Keith Jarrett: Alone Again (Naturally) - New York TimesSeptember 28, 2005
Keith Jarrett: Alone Again (Naturally)
By NATE CHINEN

No living jazz pianist has wrung more drama from the solo recital than Keith Jarrett. His vaulting, improvised concerts - melodic marathons, gleaming with significance - brought him international acclaim in the 1970's, along with a sizeable audience. His album "The Köln Concert" (ECM), issued 30 years ago, ranks among the best-selling solo piano recordings of all time.

But Mr. Jarrett, who has described the solo regimen as an ordeal, has devoted most of his attention to trio playing in recent years. "Radiance" (ECM), released this year, is his first live solo recording in a decade, and his appearance at Carnegie Hall on Monday night was the first North American solo recital in nearly as long. This added up to a major event.

As on "Radiance," Mr. Jarrett divided the concert into discrete episodes, each pointing toward the next. He began with a rumbling overture that summoned the stern angularity of modern classical music. Then, in quick succession: an indirectly bluesy vamp tune, a mournfully chiming morsel of flamenco, and a bouquet of harplike glissandi. He was dancing gracefully around a theme, but these first few extemporizations were mere miniatures, suggestive yet incomplete.

The more compelling pieces were haunted by familiar song structures. Mr. Jarrett closed the first half of the concert with a troubled but consonant melody that would have sounded at home in a movie score.

During the second half, he followed a New Orleans strut with a yearning gospel hymn. The evening's most jazzlike number was a complex concoction offhandedly evocative of Thelonious Monk; Mr. Jarrett embellished it with boogie-woogie flourishes, stomping rhythms and a hard-charging bebop line in octaves.

Touch is a big part of his technique; there's a buttery quality to his piano articulation that softens any dissonance. So his avant-garde gestures, which always stop short of atonality, can seem both courageous and reasonable; and on ballads, his tone fulfills a voluptuous melancholy. The final piece bridged the gap, with a round of pastel tremolos over a syncopated Middle Eastern drone.

Mr. Jarrett has likened his solo concerts to athletic contests, and at times his exertions underscored the point. He grunted, moaned and sighed along with his melodies; he rose from his bench to stoop over the keys. His entire body swayed and convulsed, as if his hands were affixed not to a piano but to a source of electrical current. (In fact, he has used that metaphor, too.)

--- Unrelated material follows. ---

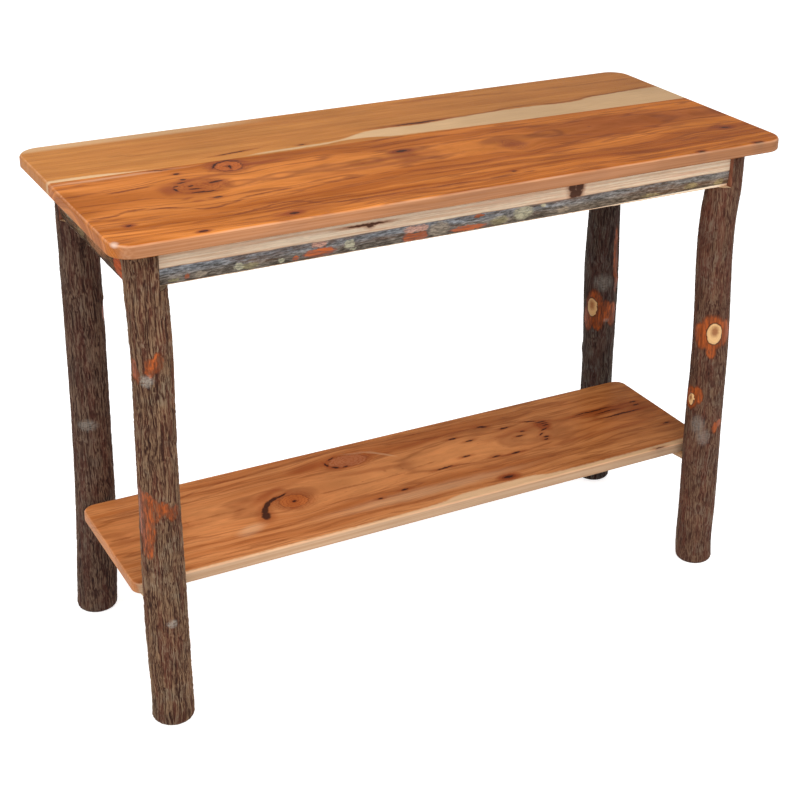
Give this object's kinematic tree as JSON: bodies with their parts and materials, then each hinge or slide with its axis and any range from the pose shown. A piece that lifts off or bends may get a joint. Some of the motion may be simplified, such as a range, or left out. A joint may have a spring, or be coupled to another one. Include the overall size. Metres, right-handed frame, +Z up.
{
  "type": "rustic pole-leg table",
  "caption": "Long rustic table with a rounded-corner plank top, bark-on pole legs, bark-edged rails and a low plank shelf carried on shaved rungs.",
  "frame": {"origin": "on the floor under the middle of the table", "axes": "+X along the table towards its right end as seen from the front, +Y from front to back, +Z up"},
  "size_m": [1.067, 0.457, 0.762],
  "materials": {
    "top_wood": "clear satin varnish over knotty orange-brown heartwood with pale sapwood",
    "shelf_wood": "clear satin varnish over knotty golden-brown heartwood",
    "leg_bark": "furrowed dark brown bark with a thin clear coat, orange inner bark where it has peeled",
    "rail_bark": "sawn blond wood above, smooth grey bark below",
    "bare_wood": "plain smooth wood, thinly varnished",
    "screw_steel": "dull zinc plate"
  },
  "bodies": {
    "root": {"top_board_back": "top_wood", "top_board_front": "top_wood", "leg_front_left": "leg_bark", "leg_front_right": "leg_bark", "leg_back_left": "leg_bark", "leg_back_right": "leg_bark", "rail_front": "rail_bark", "rail_back": "rail_bark", "rail_left": "rail_bark", "rail_right": "rail_bark", "shelf_board": "shelf_wood", "shelf_rung_left": "bare_wood", "shelf_rung_right": "bare_wood", "corner_brace_front_left": "bare_wood", "corner_brace_front_right": "bare_wood", "corner_brace_back_left": "bare_wood", "corner_brace_back_right": "bare_wood", "top_cleat_front": "bare_wood", "top_cleat_back": "bare_wood", "leg_lag_screws": "screw_steel", "leg_lag_washers": "screw_steel", "brace_screws": "screw_steel", "cleat_rail_screws": "screw_steel", "cleat_top_screws": "screw_steel", "shelf_screws": "screw_steel"}
  },
  "joints": []
}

The audience read these ecstasies as deeply heroic. Mr. Jarrett was called back for five separate encores: a ballad and a blues, both improvised, and the evening's first three bona fide compositions, including the vintage original "My Song" and the standard "Time on My Hands." He basked in each ovation with an appreciative good humor; he seemed to be having a good time.